«Depuis plusieurs mois ici, il n’y a plus de droit à la défense. Les sanctions tombent chaque jour sans que les personnes détenues ne soient correctement soutenues par un conseil.» Ce témoignage, recueilli par la section française de l’Observatoire international des prisons (OIP), est celui de F., détenu au centre pénitentiaire du Craquelin à Châteauroux, dans l’Indre. Il se fait l’écho de plaintes de codétenus, qui se voient participer à des commissions de discipline sans l’assistance d’un avocat, pourtant obligatoire, depuis le mois de novembre 2020.
C’est le Conseil de l’ordre des avocats du barreau de Châteauroux, dont Marie-Laure Briziou-Henneron est la bâtonnière, qui a pris la décision de ne plus envoyer d’avocat dans ce centre. «J’ai appris un peu par hasard au moment du deuxième confinement que plus aucun magistrat de ne se rendait dans cet établissement, relate-t-elle. C’est le procureur qui m’a informée de l’existence de cas de Covid-19 au sein de l’administration pénitentiaire.» Etonnée de ne pas avoir été prévenue plus tôt, elle se rend compte que le procureur de la République n’avait pas non plus été mis au courant de ces cas par la direction de l’établissement. «Ils se sont excusés plus tard, mais cet incident a créé un climat de suspicion», regrette l’avocate.
«Regard extérieur et respect de la procédure»
Depuis, plus aucun avocat ne se rend dans les commissions de discipline pour des raisons sanitaires. «Elles se déroulent dans une toute petite pièce dans laquelle la défense est séparée de l’administration par du plexiglas, mais pas des détenus, ce qui ne garantit pas le respect des gestes barrières», se plaint Me Briziou-Henneron.
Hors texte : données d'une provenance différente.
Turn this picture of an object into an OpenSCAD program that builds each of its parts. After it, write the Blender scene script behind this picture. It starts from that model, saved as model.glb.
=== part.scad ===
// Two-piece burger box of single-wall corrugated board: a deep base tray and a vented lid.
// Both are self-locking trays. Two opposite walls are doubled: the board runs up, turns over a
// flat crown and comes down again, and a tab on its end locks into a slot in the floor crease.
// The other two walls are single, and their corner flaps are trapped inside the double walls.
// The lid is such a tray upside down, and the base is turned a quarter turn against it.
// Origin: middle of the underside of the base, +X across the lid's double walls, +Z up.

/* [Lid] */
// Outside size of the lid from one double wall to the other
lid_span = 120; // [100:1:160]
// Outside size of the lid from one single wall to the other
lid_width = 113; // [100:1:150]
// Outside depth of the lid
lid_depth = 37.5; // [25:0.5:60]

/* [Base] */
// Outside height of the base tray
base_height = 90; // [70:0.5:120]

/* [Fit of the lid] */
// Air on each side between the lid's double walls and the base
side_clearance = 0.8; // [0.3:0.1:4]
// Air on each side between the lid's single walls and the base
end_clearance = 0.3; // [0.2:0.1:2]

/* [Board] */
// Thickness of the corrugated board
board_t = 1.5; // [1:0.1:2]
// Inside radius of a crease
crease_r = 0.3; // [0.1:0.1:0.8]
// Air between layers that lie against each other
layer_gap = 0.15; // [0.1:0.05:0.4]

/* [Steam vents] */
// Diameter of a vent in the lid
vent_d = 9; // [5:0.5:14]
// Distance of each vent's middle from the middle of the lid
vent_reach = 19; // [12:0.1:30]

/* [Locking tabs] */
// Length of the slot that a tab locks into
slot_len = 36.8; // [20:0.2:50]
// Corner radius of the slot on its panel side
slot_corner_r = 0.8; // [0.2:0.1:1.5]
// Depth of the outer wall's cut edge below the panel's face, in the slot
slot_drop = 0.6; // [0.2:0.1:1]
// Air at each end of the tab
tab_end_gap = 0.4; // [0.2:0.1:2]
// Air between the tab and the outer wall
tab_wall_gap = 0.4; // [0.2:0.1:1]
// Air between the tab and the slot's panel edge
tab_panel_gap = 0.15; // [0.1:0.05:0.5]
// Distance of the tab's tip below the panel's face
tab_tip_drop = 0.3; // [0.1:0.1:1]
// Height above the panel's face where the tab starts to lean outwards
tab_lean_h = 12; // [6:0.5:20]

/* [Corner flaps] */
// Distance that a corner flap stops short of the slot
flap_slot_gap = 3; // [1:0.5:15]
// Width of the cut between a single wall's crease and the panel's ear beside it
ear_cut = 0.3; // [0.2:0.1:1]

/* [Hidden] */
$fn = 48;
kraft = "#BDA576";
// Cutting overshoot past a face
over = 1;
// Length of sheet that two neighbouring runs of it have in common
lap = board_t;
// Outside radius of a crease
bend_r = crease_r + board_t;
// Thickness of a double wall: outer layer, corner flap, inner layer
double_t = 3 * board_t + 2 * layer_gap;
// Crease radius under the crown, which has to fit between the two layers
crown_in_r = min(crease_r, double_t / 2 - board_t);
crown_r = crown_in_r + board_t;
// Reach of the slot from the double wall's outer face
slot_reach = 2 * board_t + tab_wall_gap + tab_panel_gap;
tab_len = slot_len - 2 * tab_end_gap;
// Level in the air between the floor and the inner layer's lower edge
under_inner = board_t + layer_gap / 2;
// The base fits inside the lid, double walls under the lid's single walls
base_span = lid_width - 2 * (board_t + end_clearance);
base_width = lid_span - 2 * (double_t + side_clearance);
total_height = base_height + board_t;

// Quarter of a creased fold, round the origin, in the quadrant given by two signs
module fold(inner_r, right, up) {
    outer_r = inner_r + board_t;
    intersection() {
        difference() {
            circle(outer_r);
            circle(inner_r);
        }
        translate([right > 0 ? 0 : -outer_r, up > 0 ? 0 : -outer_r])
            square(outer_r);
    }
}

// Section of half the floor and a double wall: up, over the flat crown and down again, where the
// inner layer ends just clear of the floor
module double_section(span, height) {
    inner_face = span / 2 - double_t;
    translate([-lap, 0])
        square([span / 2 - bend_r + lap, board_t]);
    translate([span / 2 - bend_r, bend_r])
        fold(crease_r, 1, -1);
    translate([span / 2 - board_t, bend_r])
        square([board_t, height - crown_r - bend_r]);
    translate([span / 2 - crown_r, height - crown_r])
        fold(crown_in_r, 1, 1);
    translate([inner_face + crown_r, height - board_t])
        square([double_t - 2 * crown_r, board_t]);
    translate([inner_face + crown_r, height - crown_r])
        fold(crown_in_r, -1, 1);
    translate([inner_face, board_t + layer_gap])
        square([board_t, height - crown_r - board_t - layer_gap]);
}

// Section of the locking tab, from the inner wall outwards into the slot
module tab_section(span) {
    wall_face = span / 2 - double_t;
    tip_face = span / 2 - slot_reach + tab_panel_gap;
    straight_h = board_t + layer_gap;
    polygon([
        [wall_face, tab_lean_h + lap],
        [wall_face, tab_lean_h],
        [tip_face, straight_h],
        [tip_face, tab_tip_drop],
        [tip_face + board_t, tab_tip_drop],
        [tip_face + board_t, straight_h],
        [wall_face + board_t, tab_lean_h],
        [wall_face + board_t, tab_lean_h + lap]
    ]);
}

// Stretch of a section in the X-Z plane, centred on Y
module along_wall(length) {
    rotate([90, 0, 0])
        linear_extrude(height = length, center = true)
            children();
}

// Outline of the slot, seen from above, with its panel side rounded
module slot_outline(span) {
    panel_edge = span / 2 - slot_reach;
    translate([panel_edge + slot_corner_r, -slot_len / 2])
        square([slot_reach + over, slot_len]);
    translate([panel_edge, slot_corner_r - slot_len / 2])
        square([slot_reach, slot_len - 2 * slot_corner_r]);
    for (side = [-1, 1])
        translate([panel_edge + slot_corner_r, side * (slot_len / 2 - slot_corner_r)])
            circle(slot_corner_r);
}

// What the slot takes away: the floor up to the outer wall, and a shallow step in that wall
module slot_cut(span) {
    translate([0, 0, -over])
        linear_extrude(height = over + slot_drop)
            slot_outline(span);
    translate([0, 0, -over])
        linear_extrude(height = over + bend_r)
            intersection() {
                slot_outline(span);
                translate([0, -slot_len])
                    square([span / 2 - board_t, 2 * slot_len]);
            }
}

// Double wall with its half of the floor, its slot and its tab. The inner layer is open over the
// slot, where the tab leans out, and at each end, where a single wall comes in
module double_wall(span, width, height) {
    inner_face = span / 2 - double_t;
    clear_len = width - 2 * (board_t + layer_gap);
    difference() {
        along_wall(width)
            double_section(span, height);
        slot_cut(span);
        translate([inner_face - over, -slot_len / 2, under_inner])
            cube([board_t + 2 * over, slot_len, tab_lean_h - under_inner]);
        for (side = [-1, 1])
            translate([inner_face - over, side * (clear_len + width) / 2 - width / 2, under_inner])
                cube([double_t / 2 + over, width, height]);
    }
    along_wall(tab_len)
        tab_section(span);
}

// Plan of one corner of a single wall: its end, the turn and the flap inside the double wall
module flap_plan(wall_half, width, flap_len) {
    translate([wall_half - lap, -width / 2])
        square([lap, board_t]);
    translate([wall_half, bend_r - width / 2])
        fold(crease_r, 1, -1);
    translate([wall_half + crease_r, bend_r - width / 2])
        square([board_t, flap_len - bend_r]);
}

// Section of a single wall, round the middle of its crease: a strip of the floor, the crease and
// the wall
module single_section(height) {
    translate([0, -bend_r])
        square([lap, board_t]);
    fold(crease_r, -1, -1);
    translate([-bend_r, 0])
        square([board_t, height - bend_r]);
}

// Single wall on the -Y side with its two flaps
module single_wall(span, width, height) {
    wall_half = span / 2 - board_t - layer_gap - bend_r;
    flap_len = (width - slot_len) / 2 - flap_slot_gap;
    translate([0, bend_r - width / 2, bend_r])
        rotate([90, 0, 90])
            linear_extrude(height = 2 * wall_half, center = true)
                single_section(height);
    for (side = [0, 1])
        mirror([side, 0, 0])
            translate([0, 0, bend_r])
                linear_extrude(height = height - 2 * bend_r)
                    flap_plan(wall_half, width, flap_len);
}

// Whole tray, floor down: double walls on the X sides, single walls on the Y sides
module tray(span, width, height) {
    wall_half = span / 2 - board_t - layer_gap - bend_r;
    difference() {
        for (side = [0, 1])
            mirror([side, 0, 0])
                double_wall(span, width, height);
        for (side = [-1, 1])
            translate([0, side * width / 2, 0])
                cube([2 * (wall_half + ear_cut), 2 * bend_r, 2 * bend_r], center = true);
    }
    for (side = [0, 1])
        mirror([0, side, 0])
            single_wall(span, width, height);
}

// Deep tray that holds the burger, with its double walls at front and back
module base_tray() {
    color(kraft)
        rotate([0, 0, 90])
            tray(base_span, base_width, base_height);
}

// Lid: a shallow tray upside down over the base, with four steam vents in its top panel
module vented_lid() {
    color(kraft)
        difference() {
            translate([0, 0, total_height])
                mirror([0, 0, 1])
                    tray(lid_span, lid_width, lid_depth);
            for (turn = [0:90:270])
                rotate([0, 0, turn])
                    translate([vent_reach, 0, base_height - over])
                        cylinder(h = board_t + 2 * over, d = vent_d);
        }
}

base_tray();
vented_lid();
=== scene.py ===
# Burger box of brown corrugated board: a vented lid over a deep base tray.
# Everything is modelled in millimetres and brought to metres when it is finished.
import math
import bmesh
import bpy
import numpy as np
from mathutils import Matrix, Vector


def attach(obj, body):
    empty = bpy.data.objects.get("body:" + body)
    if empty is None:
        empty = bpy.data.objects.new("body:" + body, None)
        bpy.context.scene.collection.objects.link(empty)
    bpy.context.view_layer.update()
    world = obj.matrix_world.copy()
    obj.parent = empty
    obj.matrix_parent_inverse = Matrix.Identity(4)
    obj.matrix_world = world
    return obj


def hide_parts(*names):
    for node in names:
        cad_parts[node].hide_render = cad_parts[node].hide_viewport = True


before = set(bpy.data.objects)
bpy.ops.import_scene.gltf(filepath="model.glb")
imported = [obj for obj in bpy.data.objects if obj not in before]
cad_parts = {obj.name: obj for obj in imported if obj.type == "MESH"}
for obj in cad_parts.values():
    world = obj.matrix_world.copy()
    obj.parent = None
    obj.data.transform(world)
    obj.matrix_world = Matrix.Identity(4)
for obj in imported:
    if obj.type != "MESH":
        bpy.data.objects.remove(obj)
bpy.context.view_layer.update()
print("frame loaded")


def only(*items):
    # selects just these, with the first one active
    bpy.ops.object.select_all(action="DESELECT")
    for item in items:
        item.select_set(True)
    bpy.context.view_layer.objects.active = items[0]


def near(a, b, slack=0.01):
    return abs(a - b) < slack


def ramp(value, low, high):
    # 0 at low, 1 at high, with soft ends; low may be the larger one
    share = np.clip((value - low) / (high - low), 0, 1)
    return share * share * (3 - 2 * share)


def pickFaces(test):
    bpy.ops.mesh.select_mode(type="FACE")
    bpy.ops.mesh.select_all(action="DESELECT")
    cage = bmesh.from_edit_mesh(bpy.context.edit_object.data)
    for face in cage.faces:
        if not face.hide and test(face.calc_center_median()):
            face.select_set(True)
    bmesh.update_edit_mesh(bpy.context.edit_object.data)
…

Deux solutions ont été proposées à l’établissement : des commissions par visioconférence ou le déplacement vers une salle plus grande, utilisée par les juges d’application des peines. «C’est la directrice adjointe du centre pénitentiaire qui m’a appelé pour me dire que la visioconférence était utilisée à d’autres fins et que l’usage d’une pièce plus grande entrainerait des déplacements supplémentaires de détenus dans la prison», raconte l’avocate.
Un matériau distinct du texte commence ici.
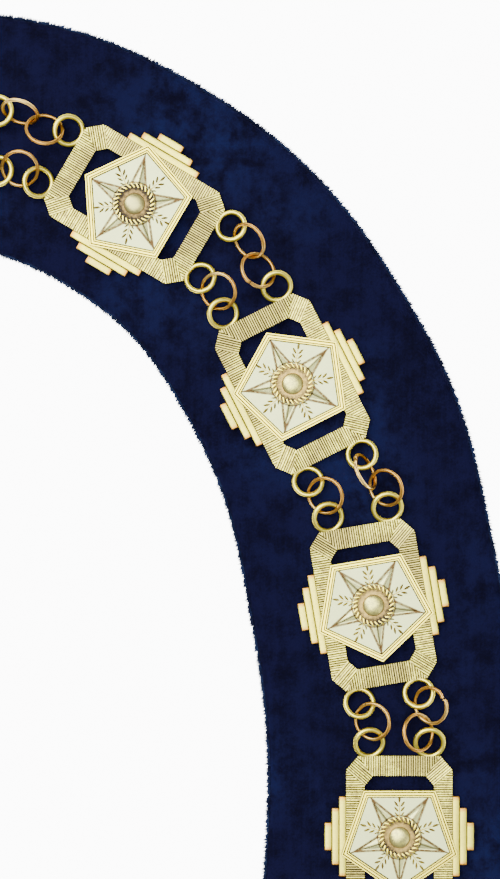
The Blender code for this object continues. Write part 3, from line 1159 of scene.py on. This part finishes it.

Or, cette situation va à l’encontre de l’exigence d’un procès équitable énoncée par l’article 6 de la Convention européenne des droits de l’homme, et confortée par le Conseil constitutionnel selon lequel la loi «garantit» le droit de la personne détenue «d’être assistée d’un avocat au cours de la procédure disciplinaire». «En principe, et ce depuis 2000, la présence d’un conseil pendant une commission de discipline est obligatoire afin de garantir un débat contradictoire et de s’assurer du bon déroulé de la procédure», explique Cécile Marcel, de l’OIP. Tous les détenus, prévenus ou condamnés, sont soumis au régime disciplinaire de l’établissement dans lequel ils se trouvent incarcérés. «Ces commissions peuvent avoir des conséquences directes sur l’exécution de la peine.» Notamment en ce qui concerne les crédits de réduction de peine, accordées automatiquement un bon comportement de la part des détenus. «La présence du conseil est très importante car elle garantit un regard extérieur et un respect de la procédure», assure Me Briziou-Henneron.
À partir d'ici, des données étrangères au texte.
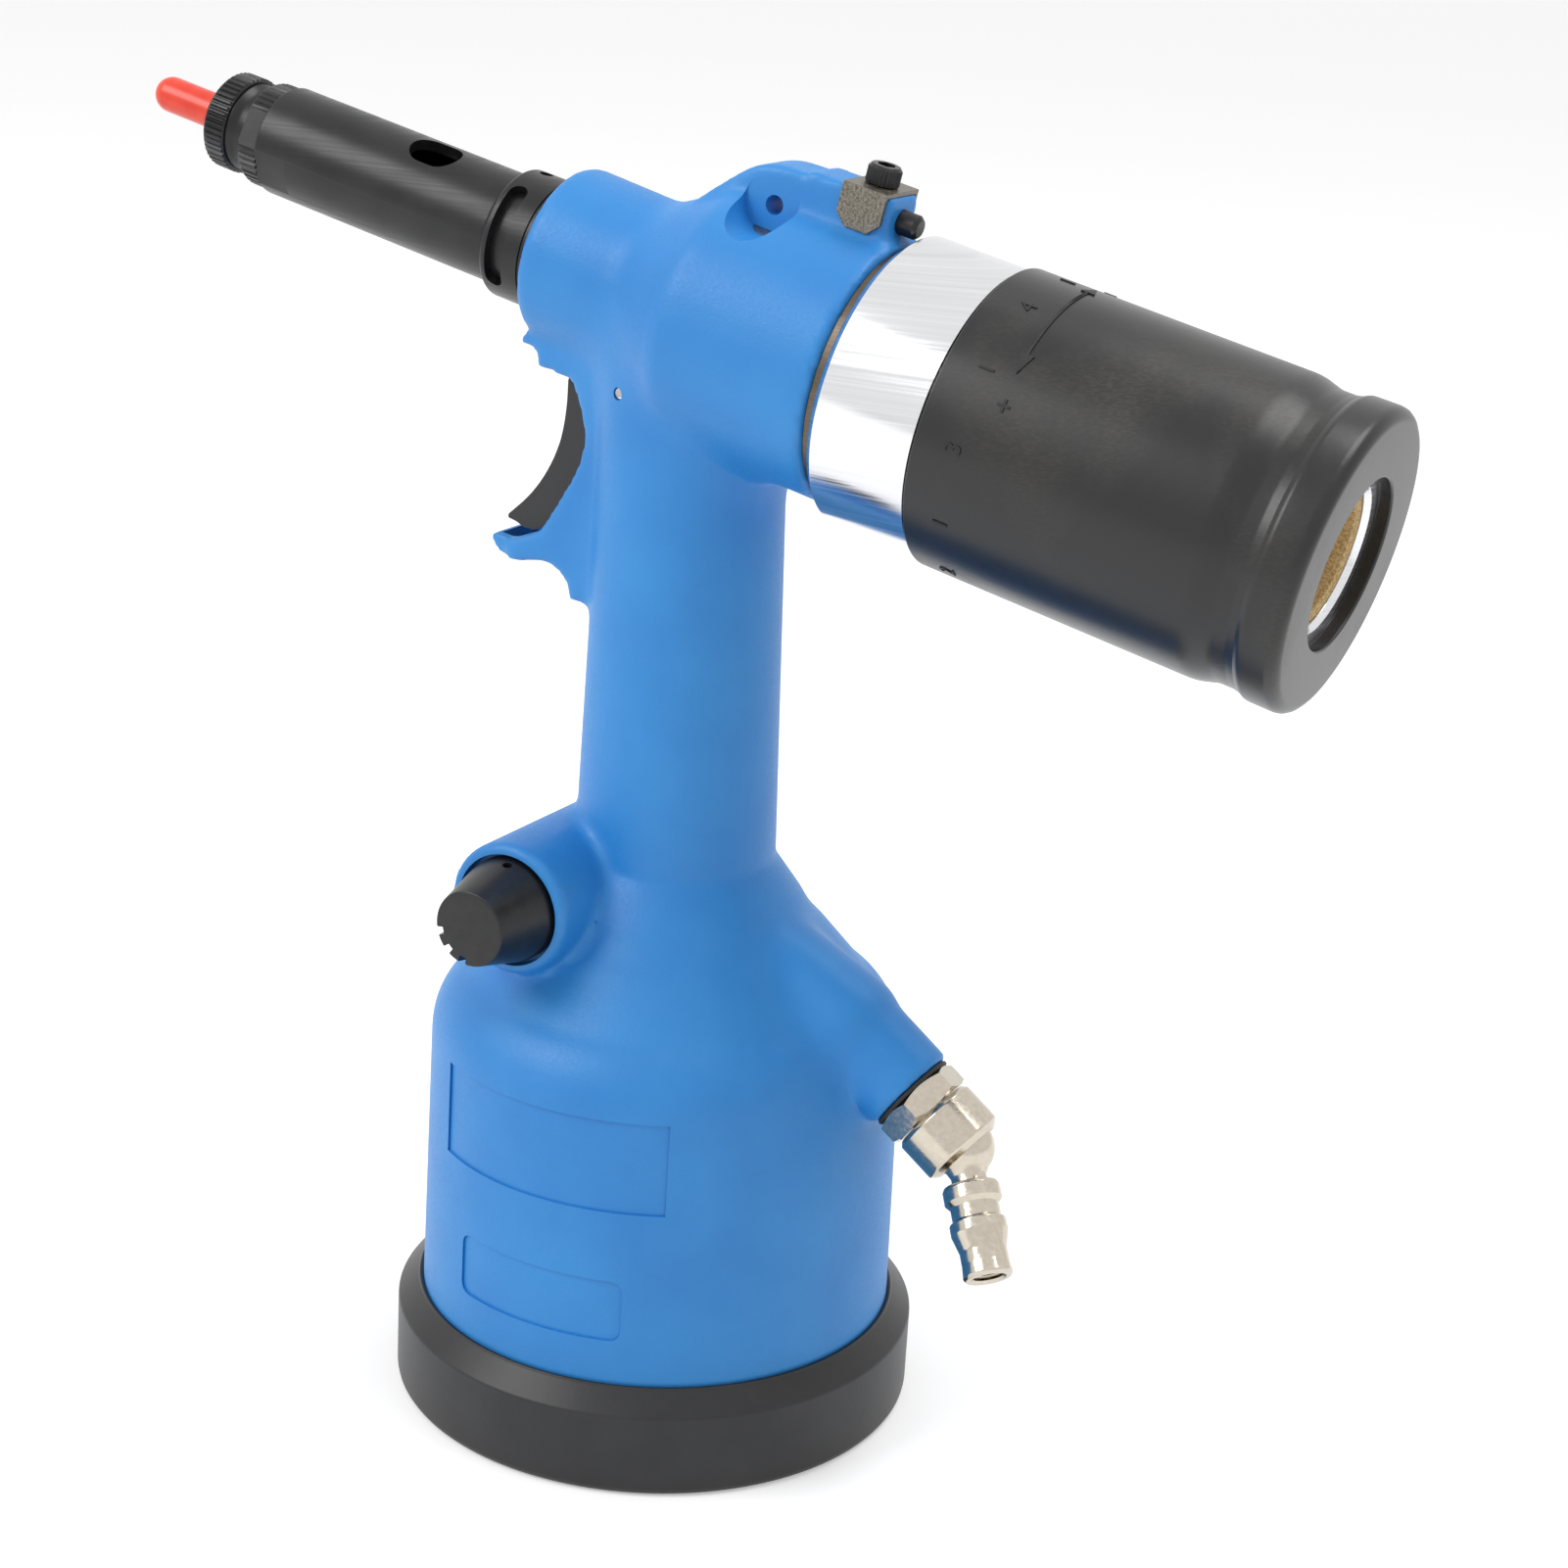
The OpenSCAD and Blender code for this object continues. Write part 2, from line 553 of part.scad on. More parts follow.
module nose_barrel() color("#18181a") at_barrel() difference() {
    translate([0, 0, nose_front_s]) cylinder(h = nose_tail_s - nose_front_s, r = nose_r, $fn = fine);
    translate([0, 0, nose_front_s + anvil_shank_l]) cylinder(h = 200, r = nose_bore_r);
    translate([0, 0, nose_front_s - 1]) cylinder(h = 60, r = anvil_shank_r + shaft_gap);
    // Window on the upper near side
    rotate(20) for (end = [-1, 1]) translate([0, 0, -68 + end * (window_l - window_w) / 2])
        rotate([0, 90, 0]) cylinder(h = nose_r + 2, r = window_w / 2);
    rotate(20) translate([0, -window_w / 2, -68 - (window_l - window_w) / 2])
        cube([nose_r + 2, window_w, window_l - window_w]);
    // Two spanner flats
    for (a = [115, 295]) rotate(a) translate([nose_r - 0.75, -10, nose_front_s - 1]) cube([5, 20, 9.7]);
}

module slotted_collar() color("#1b1b1d") at_barrel() difference() {
    union() {
        translate([0, 0, collar_front_s + 1]) cylinder(h = collar_end_s - collar_front_s - 1, r = collar_r);
        translate([0, 0, collar_front_s]) cylinder(h = 1.01, r1 = collar_r - 1, r2 = collar_r);
    }
    translate([0, 0, collar_front_s - 1]) cylinder(h = 40, r = nose_r + seat_gap, $fn = fine);
    // Long slot round the near side, with round ends
    translate([0, 0, -43]) {
        rotate(40) rotate_extrude(angle = 82) translate([nose_r - 1, -collar_slot_w / 2])
            square([6, collar_slot_w]);
        for (a = [40, 122]) rotate(a) rotate([0, 90, 0]) cylinder(h = 20, r = collar_slot_w / 2);
        rotate([0, 90, -3]) cylinder(h = 20, r = 1.5);
    }
    // Fine witness line near the head
    translate([0, 0, -36.8]) tube(collar_r + 1, collar_r - 0.3, 0.4);
}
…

Détenus non représentés de manière assez fréquente
Selon le coordinateur du pôle enquêtes à l’OIP, François Bès, en France, il est «malheureusement» assez fréquent que des détenus ne soient pas représentés. «Nous n’avons pas une vision exhaustive de la chose, il n’existe pas de statistiques, mais il arrive que des avocats ne puissent se déplacer pour différentes raisons, ou que l’avocat de permanence soit absent, notamment en période de Covid pour cause de mauvaise organisation ou de santé.» Et si l’absence de l’avocat n’est pas du fait de l’établissement pénitentiaire, un report de la commission n’est pas envisageable.
Entre deux explications, la bâtonnière de l’ordre des avocats du barreau de Châteauroux estime qu’il y a «énormément» de commissions de discipline dans cet établissement du Craquelin. «C’est à se demander si la population carcérale est compliquée ou si c’est l’administration qui est particulièrement dure.» Contactée par Libération, la direction de l’administration pénitentiaire indique ne pas être mesure de nous répondre pour le moment.